Matt Mazurek, MD. Assistant Clinical Professor of Anesthesiology and Director of Quality and Safety at St. Raphael's Campus of Yale New Haven (Conn.) Hospital: Physician service reimbursement has declined year over year for decades, and inflation-adjusted compensation has drastically been reduced. Around 140,000 physicians quit or retired over the past three years and many physicians are looking for a way out of the healthcare system. Part of the problem is consistent downward pressure on reimbursement. Private practices can no longer afford to stay in business. It’s difficult for a physician to take a pay cut in this climate while large insurance companies have somehow leveled a nearly 3 percent increase for Medicare Advantage patients when these companies are making significant profits and executives are earning over seven-figure salaries. There is a disconnect in value and the value system. A physician colleague recently told me that no one goes to the emergency room and asks for the administrator on-call or who is in charge of my insurance plan. Administrators do not provide healthcare services. Nurses, physicians, nurse practitioners, physician assistants, lab techs, respiratory therapists and everyone at the bedside at 2 a.m. during a crisis provides care, while the administrators and insurance owners sleep at home. A downward drift in reimbursement for physicians with no change in compensation for executives foments resentment, anger and, frankly, a feeling of injustice. Medicine is a science, healing is an art, and healthcare is a business. Physicians are in the business of providing care in an environment that does not value the physician or patient. This is reflected in lower reimbursement for services rendered and higher out-of-pocket expenses for patients. There is a profound feeling of frustration from both patients and physicians.

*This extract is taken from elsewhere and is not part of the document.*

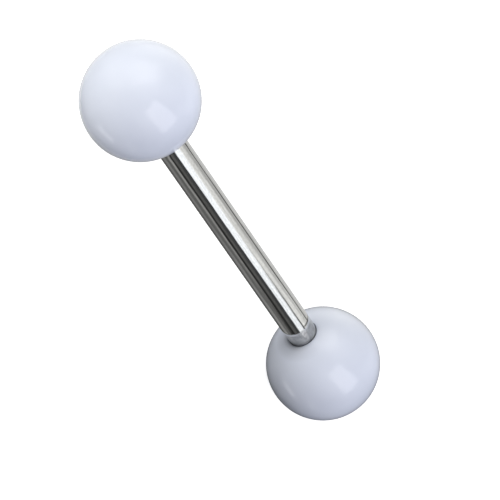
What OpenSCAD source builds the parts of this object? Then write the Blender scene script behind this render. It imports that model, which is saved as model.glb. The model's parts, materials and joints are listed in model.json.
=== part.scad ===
// Straight barbell for a piercing: a polished steel bar with a threaded post at each end,
// and two round balls that screw onto the posts.
// The bar's axis lies along X, and the barbell rests on its two balls. Lengths are in millimetres.

/* [Bar] */
// Length that is worn: the polished bar from shoulder to shoulder
wear_len = 18; // [10:1:30]
// Diameter of the bar: 1.6 mm is 14 gauge
bar_d = 1.6; // [1.5:0.1:2.4]
// Radius of the rounded shoulder at each end of the bar
shoulder_r = 0.1; // [0.05:0.01:0.15]

/* [Balls] */
// Diameter of each ball
ball_d = 6; // [5:0.5:8]
// How far the ball's countersunk mouth reaches past the bar's surface, all round
mouth_rim = 0.09; // [0.05:0.01:0.12]
// Width of the flat face round the mouth
face_rim = 0.03; // [0.02:0.01:0.08]

/* [Thread] */
// Outer diameter of the thread on each post
thread_d = 1.2; // [1:0.05:1.25]
// Distance from one turn of the thread to the next
pitch = 0.25; // [0.2:0.05:0.3]
// Number of turns on each post
turns = 10; // [6:1:12]
// Length of the plain neck between the bar's end and the first turn
neck_len = 0.3; // [0.2:0.1:0.5]
// Length of the plain tip after the last turn
tip_len = 0.2; // [0.1:0.05:0.3]

/* [Fit] */
// Gap between the bar's shoulder and the countersink that it seats in
seat_gap = 0.03; // [0.02:0.01:0.1]
// Gap all round the thread inside the ball's hole
thread_gap = 0.03; // [0.02:0.01:0.08]
// Room left past the post's tip, before the hole's drilled point
end_room = 0.3; // [0.1:0.1:0.6]

/* [Hidden] */

$fn = 96;
// Included angle of the drill that made the ball's hole
DRILL_ANGLE = 118;
// Steps in each rounded shoulder of the bar
SHOULDER_STEPS = 5;
// Shares of the pitch taken by a flank and by the crest; the root takes the rest
FLANK_SHARE = 5 / 16;
CREST_SHARE = 1 / 8;
// How far a cutter starts outside the solid that it cuts
CUT_MARGIN = 0.5;

bar_r = bar_d / 2;
bar_end_x = wear_len / 2;

// A thread's flanks lean 30 degrees from square to the axis
crest_r = thread_d / 2;
root_r = crest_r - FLANK_SHARE * pitch / tan(30);
thread_start_x = bar_end_x + neck_len;
thread_end_x = thread_start_x + turns * pitch;
tip_x = thread_end_x + tip_len;

// The countersink leans 45 degrees and lies the seat gap away from the rounded shoulder
mouth_r = bar_r + mouth_rim;
shoulder_x = bar_end_x - shoulder_r;
face_x = shoulder_x + bar_r - shoulder_r - mouth_r + sqrt(2) * (shoulder_r + seat_gap);

ball_r = ball_d / 2;
face_r = mouth_r + face_rim;
ball_x = face_x + sqrt(ball_r * ball_r - face_r * face_r);
bore_r = crest_r + thread_gap;
bore_end_x = tip_x + end_room;
drill_point_x = bore_end_x + bore_r / tan(DRILL_ANGLE / 2);

// The rounded shoulder at the bar's end, from the polished surface to the end face, as [x, radius]
function shoulder() = [
    for (step = [0 : SHOULDER_STEPS])
        let (angle = 90 * step / SHOULDER_STEPS)
            [shoulder_x + shoulder_r * sin(angle), bar_r - shoulder_r + shoulder_r * cos(angle)]
];

// One turn of the thread as a ridge, as [x, radius]
function ridge(x) = [
    [x, root_r],
    [x + FLANK_SHARE * pitch, crest_r],
    [x + (FLANK_SHARE + CREST_SHARE) * pitch, crest_r],
    [x + (2 * FLANK_SHARE + CREST_SHARE) * pitch, root_r]
];

// The right half of the bar's outline, from the polished surface to the middle of the tip
function half_outline() = concat(
    shoulder(),
    [[bar_end_x, root_r]],
    [for (turn = [0 : turns - 1]) each ridge(thread_start_x + turn * pitch)],
    [[tip_x - tip_len / 2, root_r], [tip_x, root_r - tip_len / 2], [tip_x, 0]]
);

// The same outline for the left half, run the other way so that the two join up
function mirrored(outline) = [
    for (i = [len(outline) - 1 : -1 : 0]) [-outline[i].x, outline[i].y]
];

// Turns an outline of [x, radius] points about the bar's axis
module turned(outline) {
    translate([0, 0, ball_r])
        rotate([0, 90, 0])
            rotate_extrude()
                polygon([for (p = outline) [p.y, p.x]]);
}

// The polished bar and both threaded posts, turned from one rod
module bar() {
    color("silver")
        turned(concat(half_outline(), mirrored(half_outline())));
}

// Everything that is cut from a ball: the flat face, the countersink, the hole and its drilled point
module face_and_hole() {
    turned([
        [face_x - CUT_MARGIN, 0],
        [face_x - CUT_MARGIN, face_r + CUT_MARGIN],
        [face_x, face_r + CUT_MARGIN],
        [face_x, mouth_r],
        [face_x + mouth_r - bore_r, bore_r],
        [bore_end_x, bore_r],
        [drill_point_x, 0]
    ]);
}

// The right ball, with its poles on the bar's axis as a lathe leaves it
module ball() {
    color("ghostwhite")
        difference() {
            translate([ball_x, 0, ball_r]) rotate([0, 90, 0]) sphere(r = ball_r);
            face_and_hole();
        }
}

module ball_left() {
    mirror([1, 0, 0]) ball();
}

module ball_right() {
    ball();
}

bar();
ball_left();
ball_right();
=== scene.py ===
"""Looks for a straight piercing barbell: a polished steel bar between two white acrylic balls."""

import json
import math

import bmesh
import bpy
from mathutils import Matrix, Vector


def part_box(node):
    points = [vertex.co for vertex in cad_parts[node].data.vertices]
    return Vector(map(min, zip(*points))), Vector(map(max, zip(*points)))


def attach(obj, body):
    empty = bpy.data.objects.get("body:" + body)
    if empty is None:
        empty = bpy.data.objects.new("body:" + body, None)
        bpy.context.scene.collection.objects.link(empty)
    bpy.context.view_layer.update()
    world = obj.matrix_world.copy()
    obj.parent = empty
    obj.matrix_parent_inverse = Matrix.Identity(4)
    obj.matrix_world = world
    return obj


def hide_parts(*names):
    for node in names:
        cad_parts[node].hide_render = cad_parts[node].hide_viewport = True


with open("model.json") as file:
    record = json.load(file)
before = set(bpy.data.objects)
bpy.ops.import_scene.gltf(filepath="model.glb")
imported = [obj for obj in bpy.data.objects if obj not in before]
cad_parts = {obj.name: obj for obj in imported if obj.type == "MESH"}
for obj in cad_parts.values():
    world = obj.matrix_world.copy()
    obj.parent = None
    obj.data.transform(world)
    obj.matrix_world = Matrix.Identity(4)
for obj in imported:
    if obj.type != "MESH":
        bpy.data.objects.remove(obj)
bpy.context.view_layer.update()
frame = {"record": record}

MM = 0.001
FULL_TURN = 2 * math.pi

# Sizes that the frame gives
near_low, near_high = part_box("ball_right")
BALL_R = (near_high.y - near_low.y) / 2
AXIS_Z = BALL_R
BALL_X = near_high.x - BALL_R
BAR_R = next(m for m in frame["record"]["mounts"] if m["name"] == "bar_shank")["dims"]["r_mm"] * MM
TIP_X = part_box("bar")[1].x

# The bar, from the middle outwards
WEAR_LENGTH = 18 * MM
SHOULDER_R = 0.1 * MM
SHOULDER_STEPS = 8
BAR_SEGMENTS = 144
# A short stretch near each end, over which polishing takes the bar down a little
EASE_FROM_END = 1.45 * MM
EASE_LENGTH = 0.75 * MM
EASE_DROP = 0.016 * MM
EASE_STEPS = 24

# The thread on the posts and in the balls
THREAD_R = 0.6 * MM
PITCH = 0.25 * MM
FLANK_SHARE = 5 / 16
CREST_SHARE = 1 / 8
THREAD_TURNS = 10
NECK_LENGTH = 0.3 * MM
TIP_CHAMFER = 0.1 * MM
ROWS_PER_TURN = 10

# The balls
MOUTH_R = BAR_R + 0.09 * MM
FACE_R = MOUTH_R + 0.03 * MM
FACE_EDGE = 0.01 * MM
LIP_R = BAR_R + 0.01 * MM
COUNTERSINK_STEPS = 6
THREAD_GAP = 0.03 * MM
END_ROOM = 0.3 * MM
DRILL_ANGLE = math.radians(118)
BALL_ROWS = 120
BALL_SEGMENTS = 192

BAR_END_X = WEAR_LENGTH / 2
THREAD_START_X = BAR_END_X + NECK_LENGTH
THREAD_DEPTH = FLANK_SHARE * PITCH / math.tan(math.radians(30))
ROOT_R = THREAD_R - THREAD_DEPTH
FACE_X = BALL_X - math.sqrt(BALL_R**2 - FACE_R**2)
BORE_R = THREAD_R + THREAD_GAP
SHARP_ANGLE = math.radians(24)

# Where the photograph, 500 pixels square, shows the balls
PHOTO_SIDE = 500
NEAR_BALL_PX = (140.22, 100.69)
NEAR_BALL_R_PX = 61.63
FAR_BALL_PX = (323.05, 363.42)
FAR_BALL_R_PX = 57.14
SENSOR_MM = 36
# How far round the bar's axis the camera stands above the floor, on the +Y side
CAMERA_TURN = math.radians(45)


def add_object(name, data):
    """A new object in the scene."""
    made = bpy.data.objects.new(name, data)
    bpy.context.scene.collection.objects.link(made)
    return made


def camera_point(pixel, metres_per_pixel, focal_px):
    """A photographed point in the camera's own axes: right, up and towards the viewer."""
    right = metres_per_pixel * (pixel[0] - PHOTO_SIDE / 2)
    up = -metres_per_pixel * (pixel[1] - PHOTO_SIDE / 2)
    return Vector((right, up, -metres_per_pixel * focal_px))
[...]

Dennis Quagliani. President and CEO of Healthcare Associates: The continued decline in professional reimbursement, the shift in payment models taking clinical decisions out of physicians' hands and the interference pharmacy benefit managers have on oncology practices by influencing policymakers to take away the ability of oncology practices to ship oral drugs to patients, thus forcing them to physically travel to their physician's offices. Many of these patients are very ill and struggle to travel. Many also do not have accessible transportation.

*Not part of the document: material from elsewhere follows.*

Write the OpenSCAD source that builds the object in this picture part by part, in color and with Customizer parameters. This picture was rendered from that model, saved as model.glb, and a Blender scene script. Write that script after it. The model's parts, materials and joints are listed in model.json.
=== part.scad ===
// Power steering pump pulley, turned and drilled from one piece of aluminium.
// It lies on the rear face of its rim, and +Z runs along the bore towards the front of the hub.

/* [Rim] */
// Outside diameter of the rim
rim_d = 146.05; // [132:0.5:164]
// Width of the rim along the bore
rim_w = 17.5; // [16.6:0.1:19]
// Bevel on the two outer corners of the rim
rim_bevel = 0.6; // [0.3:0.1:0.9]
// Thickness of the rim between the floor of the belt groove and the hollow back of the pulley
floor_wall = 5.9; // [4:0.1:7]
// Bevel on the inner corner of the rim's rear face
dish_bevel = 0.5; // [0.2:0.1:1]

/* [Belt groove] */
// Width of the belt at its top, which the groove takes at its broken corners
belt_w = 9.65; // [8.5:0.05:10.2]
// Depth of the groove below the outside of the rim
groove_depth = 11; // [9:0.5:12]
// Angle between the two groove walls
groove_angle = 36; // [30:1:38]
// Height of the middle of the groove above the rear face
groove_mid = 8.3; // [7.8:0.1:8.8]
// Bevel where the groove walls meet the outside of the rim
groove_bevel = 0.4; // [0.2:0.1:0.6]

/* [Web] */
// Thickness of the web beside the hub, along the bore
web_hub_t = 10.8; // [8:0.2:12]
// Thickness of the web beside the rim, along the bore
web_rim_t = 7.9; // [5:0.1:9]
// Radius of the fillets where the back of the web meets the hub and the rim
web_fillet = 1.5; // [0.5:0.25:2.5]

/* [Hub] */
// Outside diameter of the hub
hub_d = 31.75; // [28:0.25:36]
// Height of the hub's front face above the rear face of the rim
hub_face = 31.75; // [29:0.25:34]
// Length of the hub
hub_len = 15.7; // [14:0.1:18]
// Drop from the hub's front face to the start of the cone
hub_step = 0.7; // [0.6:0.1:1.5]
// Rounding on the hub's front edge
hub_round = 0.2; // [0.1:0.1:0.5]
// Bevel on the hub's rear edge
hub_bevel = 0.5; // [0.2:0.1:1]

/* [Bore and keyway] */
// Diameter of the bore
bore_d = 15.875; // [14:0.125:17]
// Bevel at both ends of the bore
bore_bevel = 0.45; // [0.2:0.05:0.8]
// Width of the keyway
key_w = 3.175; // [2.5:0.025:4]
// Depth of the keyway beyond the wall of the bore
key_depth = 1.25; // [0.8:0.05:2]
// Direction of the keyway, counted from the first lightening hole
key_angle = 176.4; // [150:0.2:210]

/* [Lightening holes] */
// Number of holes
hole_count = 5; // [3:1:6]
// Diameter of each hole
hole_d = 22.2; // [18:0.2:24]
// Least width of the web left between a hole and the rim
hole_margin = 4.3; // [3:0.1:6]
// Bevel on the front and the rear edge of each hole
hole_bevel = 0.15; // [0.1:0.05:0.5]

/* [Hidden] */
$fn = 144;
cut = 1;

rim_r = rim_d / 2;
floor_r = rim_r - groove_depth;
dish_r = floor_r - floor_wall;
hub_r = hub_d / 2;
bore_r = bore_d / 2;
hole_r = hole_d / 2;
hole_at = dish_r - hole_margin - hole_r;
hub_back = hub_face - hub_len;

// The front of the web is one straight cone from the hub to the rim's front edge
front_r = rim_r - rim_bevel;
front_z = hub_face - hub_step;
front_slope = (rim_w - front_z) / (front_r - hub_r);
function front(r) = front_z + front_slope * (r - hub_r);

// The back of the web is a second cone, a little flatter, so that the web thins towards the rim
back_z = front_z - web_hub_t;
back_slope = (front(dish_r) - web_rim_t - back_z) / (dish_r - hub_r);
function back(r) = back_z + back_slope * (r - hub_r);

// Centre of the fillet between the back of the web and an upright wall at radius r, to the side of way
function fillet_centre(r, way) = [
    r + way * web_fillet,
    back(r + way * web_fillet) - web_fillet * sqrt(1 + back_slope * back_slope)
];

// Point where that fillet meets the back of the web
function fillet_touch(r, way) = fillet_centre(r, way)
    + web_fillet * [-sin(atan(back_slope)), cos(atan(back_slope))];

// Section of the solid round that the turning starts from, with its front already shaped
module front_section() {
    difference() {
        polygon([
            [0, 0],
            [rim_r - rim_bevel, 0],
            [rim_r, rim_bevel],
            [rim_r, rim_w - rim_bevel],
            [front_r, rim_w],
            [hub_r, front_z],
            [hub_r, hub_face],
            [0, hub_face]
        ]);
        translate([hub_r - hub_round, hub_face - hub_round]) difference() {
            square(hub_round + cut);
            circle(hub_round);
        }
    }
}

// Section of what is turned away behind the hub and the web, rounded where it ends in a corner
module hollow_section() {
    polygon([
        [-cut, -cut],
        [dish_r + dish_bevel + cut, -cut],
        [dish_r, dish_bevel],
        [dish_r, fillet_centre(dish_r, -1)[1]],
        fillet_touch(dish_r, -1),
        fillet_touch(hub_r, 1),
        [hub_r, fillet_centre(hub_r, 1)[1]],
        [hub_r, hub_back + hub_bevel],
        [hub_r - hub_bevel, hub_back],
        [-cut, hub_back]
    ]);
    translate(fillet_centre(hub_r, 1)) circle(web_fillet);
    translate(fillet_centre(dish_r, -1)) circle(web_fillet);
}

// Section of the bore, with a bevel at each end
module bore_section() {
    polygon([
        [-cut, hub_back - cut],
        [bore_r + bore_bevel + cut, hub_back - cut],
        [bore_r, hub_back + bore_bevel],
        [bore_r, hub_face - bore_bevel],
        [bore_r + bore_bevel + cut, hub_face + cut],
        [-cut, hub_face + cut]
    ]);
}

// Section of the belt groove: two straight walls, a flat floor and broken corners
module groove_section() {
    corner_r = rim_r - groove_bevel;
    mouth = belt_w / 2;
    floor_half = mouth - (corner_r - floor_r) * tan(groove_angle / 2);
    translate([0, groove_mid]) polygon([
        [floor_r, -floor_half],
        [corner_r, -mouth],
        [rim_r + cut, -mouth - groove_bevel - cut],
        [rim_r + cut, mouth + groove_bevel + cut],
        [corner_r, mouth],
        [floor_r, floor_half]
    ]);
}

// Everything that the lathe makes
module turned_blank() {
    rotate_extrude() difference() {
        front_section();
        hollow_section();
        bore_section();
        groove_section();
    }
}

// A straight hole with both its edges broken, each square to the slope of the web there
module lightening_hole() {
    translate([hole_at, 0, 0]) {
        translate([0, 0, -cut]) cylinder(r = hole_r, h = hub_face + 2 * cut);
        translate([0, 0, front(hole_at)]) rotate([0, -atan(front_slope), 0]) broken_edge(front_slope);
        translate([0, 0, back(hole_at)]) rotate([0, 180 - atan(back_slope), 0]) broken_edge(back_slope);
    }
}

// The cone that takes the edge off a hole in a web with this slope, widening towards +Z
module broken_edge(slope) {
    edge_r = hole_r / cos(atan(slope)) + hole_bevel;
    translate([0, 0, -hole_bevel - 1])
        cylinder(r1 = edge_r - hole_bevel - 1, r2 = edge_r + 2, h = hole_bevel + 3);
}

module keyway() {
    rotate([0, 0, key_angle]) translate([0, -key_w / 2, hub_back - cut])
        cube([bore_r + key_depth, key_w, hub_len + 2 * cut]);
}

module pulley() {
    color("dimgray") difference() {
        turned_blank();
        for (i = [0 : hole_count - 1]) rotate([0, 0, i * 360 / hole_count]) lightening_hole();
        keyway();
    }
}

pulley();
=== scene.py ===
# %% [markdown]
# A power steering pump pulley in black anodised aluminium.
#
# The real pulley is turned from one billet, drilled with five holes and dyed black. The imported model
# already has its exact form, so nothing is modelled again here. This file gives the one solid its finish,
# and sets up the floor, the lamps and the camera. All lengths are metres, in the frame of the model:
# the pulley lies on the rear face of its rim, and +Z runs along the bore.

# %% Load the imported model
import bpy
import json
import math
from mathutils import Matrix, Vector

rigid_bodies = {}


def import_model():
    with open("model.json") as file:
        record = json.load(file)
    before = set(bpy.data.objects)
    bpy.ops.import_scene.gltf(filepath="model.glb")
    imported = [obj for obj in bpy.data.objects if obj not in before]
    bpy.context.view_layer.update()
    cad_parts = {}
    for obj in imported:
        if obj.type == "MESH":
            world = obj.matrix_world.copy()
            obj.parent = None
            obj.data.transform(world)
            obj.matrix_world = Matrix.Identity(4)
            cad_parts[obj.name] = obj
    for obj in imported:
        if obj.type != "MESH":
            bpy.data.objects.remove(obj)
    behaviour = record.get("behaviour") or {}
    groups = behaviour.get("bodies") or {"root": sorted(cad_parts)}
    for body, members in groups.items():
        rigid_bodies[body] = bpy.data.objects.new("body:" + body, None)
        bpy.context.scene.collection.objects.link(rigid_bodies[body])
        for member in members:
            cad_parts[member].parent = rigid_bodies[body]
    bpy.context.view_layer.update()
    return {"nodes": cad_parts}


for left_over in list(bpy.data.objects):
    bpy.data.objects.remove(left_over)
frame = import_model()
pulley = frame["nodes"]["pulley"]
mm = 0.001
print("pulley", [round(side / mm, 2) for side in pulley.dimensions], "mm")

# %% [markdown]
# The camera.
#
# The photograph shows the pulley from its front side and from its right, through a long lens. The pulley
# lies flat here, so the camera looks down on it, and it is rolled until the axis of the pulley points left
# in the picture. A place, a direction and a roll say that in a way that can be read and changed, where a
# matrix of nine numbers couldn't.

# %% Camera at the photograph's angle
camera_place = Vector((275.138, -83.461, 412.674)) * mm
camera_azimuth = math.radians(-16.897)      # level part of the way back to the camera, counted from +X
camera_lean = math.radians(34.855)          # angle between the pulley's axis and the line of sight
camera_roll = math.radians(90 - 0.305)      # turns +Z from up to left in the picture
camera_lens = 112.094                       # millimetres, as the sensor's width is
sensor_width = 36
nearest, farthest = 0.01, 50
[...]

Overall, the numerous payment models implemented by payers are degrading the overall quality of healthcare in the U.S. A major shift has been underway transferring money in the healthcare system away from providers' ability to treat patients while healthy profit margins continue to grow in the for-profit sector of healthcare insurance companies. This is not a sustainable model that will improve health outcomes in the coming years for U.S. citizens.
Mukesh Sharma, MD. Interventional Nephrologist at Sierra Nevada Specialty Care (Reno, Nev.): It is becoming harder and harder to get paid by the payers and the amount of resources and energy required (in terms of pre-authorization, claim filing, dealing with denials and refiling, and decreasing reimbursements for more complicated procedures) is just suffocating and choking the small and medium-size practices.
Thomas Terndrup, MD. Professor of Emergency Medicine at the Ohio State University Wexner Medical Center (Columbus): Practitioners replacing physicians despite very limited training and knowledge. With administrators and their boards of directors overly focused on the bottom line, doctors are replaced with lower-paid personnel. Thus, medical decision-making suffers while protocols are largely written to protect liability concerns.